What It Is and How to Use It

Tips to turn strangers into customers by meeting them where they are

 
We’d like to think that all engagements with our business follow a linear path to purchase. The visitor makes initial contact with your site, fills out information to download an incentive, displays interest in communicating. Within minutes, a rep makes contact and the user efficiently become a customer, entering credit card information to purchase.
In reality, the buyer’s journey is more meandering. Visitors engage with your website, then leave without return, or a user discovers your blog, deciding to download an incentive without ever purchasing.
Though discouraging, these dead end interactions result from a hitch in your messaging that didn’t work for them the first time around. And if the message didn’t work the first time, odds are it won’t work the second or twentieth time either.
Fortunately, remarketing gives you permission to creatively try something new while acknowledging the buyer’s individual needs.
 

Know and nurture the lead

Singling out the priorities of specific users is the core of remarketing. Under another name, you must segment your audience to tailor ad messages to users in different stages of the purchase funnel. For example, when a visitor comes to your main page, you can target them with creatives that communicate general brand awareness. If they look at your product page, you can serve them with more specific ads around your product offerings.
But how do you capture all the data necessary to create specific remarketing campaigns?
Remarketing, in its most basic form, fires a tag on a webpage that places a cookie on a visitor’s browser. That cookie is then used to allow a digital marketer to target that user through paid search and display ads. Remarketing lists are created based on the way that pages and actions on a webpage are tagged.
Just a few years ago, only larger data-centric organizations were able to invest in data mining, but small businesses now have access to simple-to-use third-party tools from companies like Google, Criteo, and Facebook.
 

Meet consumers where they are

While the buying process may never be the desired linear experience, it can become more streamlined and effective.
With that in mind, here are some easy ways to help users through their buyer journey. Their relevancy to your business will differ depending on your market, company and personal goals.

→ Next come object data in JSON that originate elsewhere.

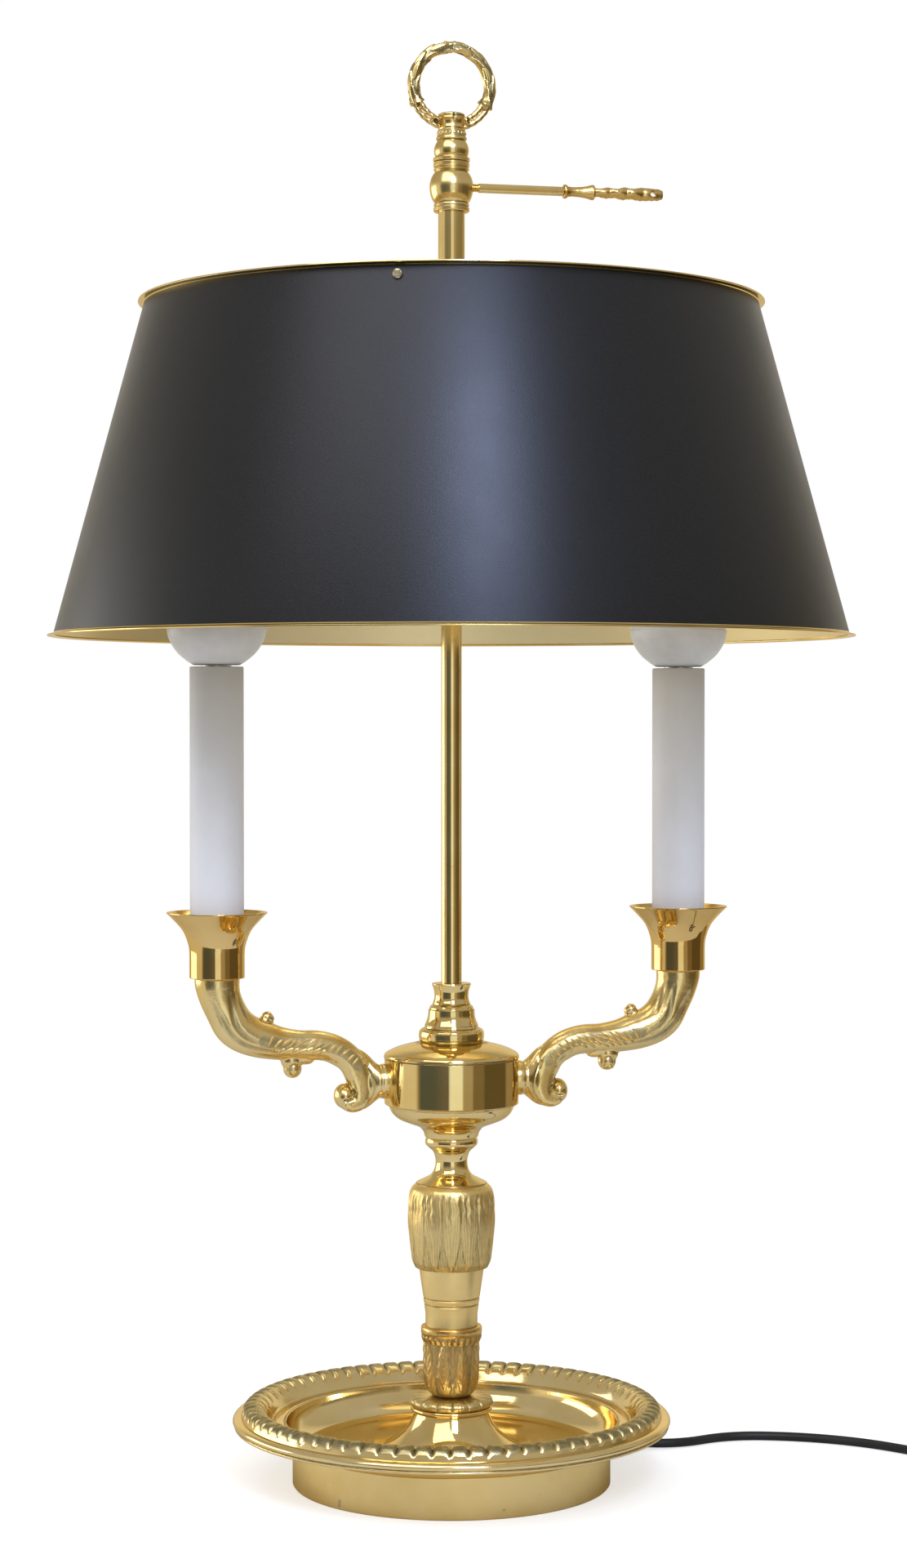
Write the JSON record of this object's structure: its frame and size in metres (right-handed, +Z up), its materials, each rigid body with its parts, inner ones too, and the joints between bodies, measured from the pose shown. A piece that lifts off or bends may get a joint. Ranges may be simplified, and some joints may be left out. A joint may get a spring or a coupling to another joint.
{
  "type": "bouillotte lamp",
  "caption": "Brass table lamp with a gadrooned dish base, scrolled arms with candle sleeves, and a black conical shade that slides on the rod under a wreath finial.",
  "frame": {"origin": "on the lamp's axis, on the surface it stands on", "axes": "+Z up along the rod; the arms and the clamping key lie along X, the key towards +X"},
  "size_m": [0.5326, 0.4244, 0.7062],
  "materials": {
    "polished_brass": "polished and lacquered",
    "satin_brass": "satin casting",
    "contact_brass": "bright pressed",
    "zinc_steel": "zinc plated",
    "ballast_iron": "black casting",
    "green_felt": "felt",
    "black_rubber": "moulded",
    "black_moulding": "moulded",
    "wire_cover": "extruded",
    "cord_cover": "extruded",
    "white_sleeve": "smooth",
    "white_housing": "moulded",
    "milk_glass": "coated inside",
    "cap_metal": "nickel plated",
    "black_lacquer": "satin lacquer outside, gold inside"
  },
  "bodies": {
    "lamp": {"base_dish": "polished_brass", "foot_ring": "satin_brass", "ballast_disc": "ballast_iron", "felt_pad": "green_felt", "cord_bushing": "black_rubber", "cord_grip": "black_moulding", "stem_tube": "zinc_steel", "stem_washer": "zinc_steel", "lock_nuts": "zinc_steel", "stem_foot": "polished_brass", "leaf_collar": "satin_brass", "lower_cup": "satin_brass", "stem_cone": "satin_brass", "leaf_bell": "satin_brass", "neck_baluster": "polished_brass", "hub_body": "polished_brass", "hub_lid": "polished_brass", "rod_socket": "polished_brass", "centre_rod": "polished_brass", "finial_neck": "polished_brass", "finial_ring": "satin_brass", "terminal_block": "black_moulding", "inner_cable": "wire_cover", "arm_wires": "wire_cover", "arm_left": "satin_brass", "arm_right": "satin_brass", "arm_nipples": "zinc_steel", "candle_cup_left": "polished_brass", "candle_cup_right": "polished_brass", "holder_stems": "zinc_steel", "lampholder_left": "black_moulding", "lampholder_right": "black_moulding", "holder_shells": "contact_brass", "holder_contacts": "contact_brass", "candle_sleeve_left": "white_sleeve", "candle_sleeve_right": "white_sleeve", "mains_cord": "cord_cover", "cord_lead": "cord_cover", "cord_coil": "cord_cover", "switch_base": "black_moulding", "switch_cover": "black_moulding", "switch_boots": "black_rubber", "switch_screws": "zinc_steel", "plug_body": "black_moulding", "plug_pins": "cap_metal"},
    "lift_tube": {"sleeve_tube": "polished_brass"},
    "shade_carrier": {"collar_ball": "polished_brass", "shade_spider": "polished_brass", "spider_screws": "satin_brass", "shade_panel": "black_lacquer", "shade_lips": "polished_brass"},
    "key_screw": {"key_shaft": "polished_brass"},
    "key_grip": {"key_handle": "satin_brass"},
    "bulb_rise_left": {"bulb_cap_left": "cap_metal"},
    "bulb_rise_right": {"bulb_cap_right": "cap_metal"},
    "bulb_left": {"bulb_housing_left": "white_housing", "bulb_tubes_left": "milk_glass"},
    "bulb_right": {"bulb_housing_right": "white_housing", "bulb_tubes_right": "milk_glass"},
    "rocker": {"switch_rocker": "black_moulding"}
  },
  "joints": [
    {"name": "shade_lift", "type": "slide", "parent": "lamp", "child": "lift_tube", "axis": [0, 0, 1], "range_m": [-0.05, 0]},
    {"name": "shade_turn", "type": "hinge", "parent": "lift_tube", "child": "shade_carrier", "pos_m": [0, 0, 0.634], "axis": [0, 0, 1], "continuous": true},
    {"name": "key_advance", "type": "slide", "parent": "shade_carrier", "child": "key_screw", "axis": [1, 0, 0], "range_m": [0, 0.0021]},
    {"name": "key_turn", "type": "hinge", "parent": "key_screw", "child": "key_grip", "pos_m": [0.06, 0, 0.6343], "axis": [1, 0, 0], "range_deg": [0, 1080]},
    {"name": "bulb_left_climb", "type": "slide", "parent": "lamp", "child": "bulb_rise_left", "axis": [0, 0, 1], "range_m": [0, 0.00846]},
    {"name": "bulb_left_turn", "type": "hinge", "parent": "bulb_rise_left", "child": "bulb_left", "pos_m": [-0.116, 0, 0.4], "axis": [0, 0, 1], "range_deg": [0, 1080]},
    {"name": "bulb_right_climb", "type": "slide", "parent": "lamp", "child": "bulb_rise_right", "axis": [0, 0, 1], "range_m": [0, 0.00846]},
    {"name": "bulb_right_turn", "type": "hinge", "parent": "bulb_rise_right", "child": "bulb_right", "pos_m": [0.116, 0, 0.4], "axis": [0, 0, 1], "range_deg": [0, 1080]},
    {"name": "rocker_tip", "type": "hinge", "parent": "lamp", "child": "rocker", "pos_m": [0.262, -0.115, 0.0115], "axis": [1, 0, 0], "range_deg": [-18, 0]}
  ],
  "couplings": [
    {"joint": "key_turn", "follows": "key_advance", "rad_per_m": 8976},
    {"joint": "bulb_left_climb", "follows": "bulb_left_turn", "m_per_rad": 0.00044882},
    {"joint": "bulb_right_climb", "follows": "bulb_right_turn", "m_per_rad": 0.00044882}
  ]
}
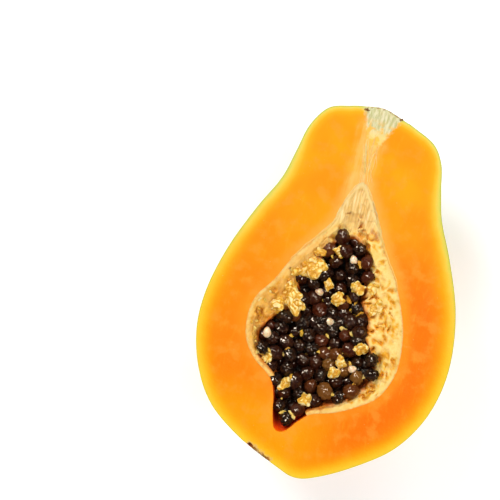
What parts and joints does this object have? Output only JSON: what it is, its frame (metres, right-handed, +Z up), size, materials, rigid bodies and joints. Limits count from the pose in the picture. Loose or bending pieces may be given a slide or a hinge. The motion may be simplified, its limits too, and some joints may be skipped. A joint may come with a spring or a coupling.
{
  "type": "papaya half",
  "caption": "Half of a ripe papaya on its back, cut lengthways, with orange flesh, mottled skin and a cavity of pale pulp and black seeds.",
  "frame": {"origin": "under the middle of the half, on the surface that its back rests on", "axes": "+Z up, out of the cut face; +Y towards the stalk end; +X to the right as seen from above with the stalk end away from the viewer"},
  "size_m": [0.1155, 0.1708, 0.0572],
  "materials": {
    "flesh": "moist orange flesh, yellow-green under the mottled waxy skin",
    "pulp": "moist cream and yellow spongy fibres",
    "seeds": "wet black-brown seeds in a thin clear gel"
  },
  "bodies": {
    "root": {"papaya_half": "flesh", "pulp": "pulp", "seeds": "seeds"}
  },
  "joints": []
}
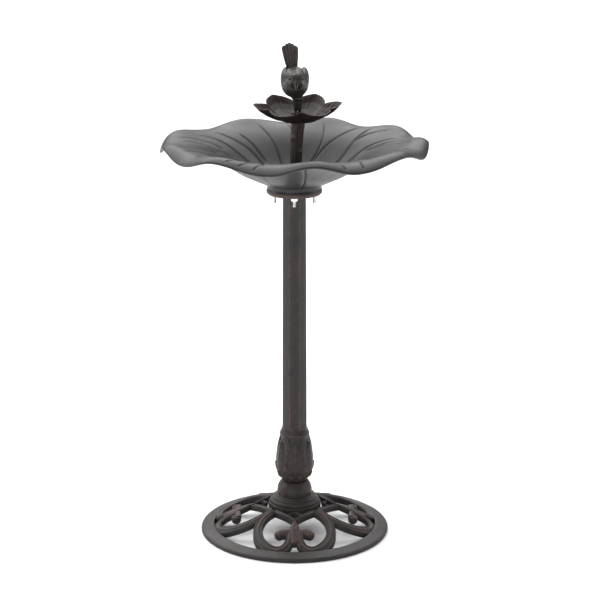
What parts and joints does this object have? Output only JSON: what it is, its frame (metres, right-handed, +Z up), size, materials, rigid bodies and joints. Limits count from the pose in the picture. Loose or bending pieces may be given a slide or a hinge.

  1. Address concerns while segmenting your remarketing lists

Organize your list of Web visitors by behavior and assess how this reveals the buyer’s concerns. For instance, if a consumer gets to the last page of an e-commerce checkout process and doesn’t complete the purchase, that person should be added to a different segment for a different messaging set than a user who only visited the homepage.
Perhaps their behavior implies a concern for more price comparison shopping. As a result, you may run ads that address price matching guarantees to avoid losing business to a competitor’s lower-pricing:

 
Ultimately, if a significant portion of your audience has a specific concern that is hindering conversion, retarget and organize them in a way that will address that concern.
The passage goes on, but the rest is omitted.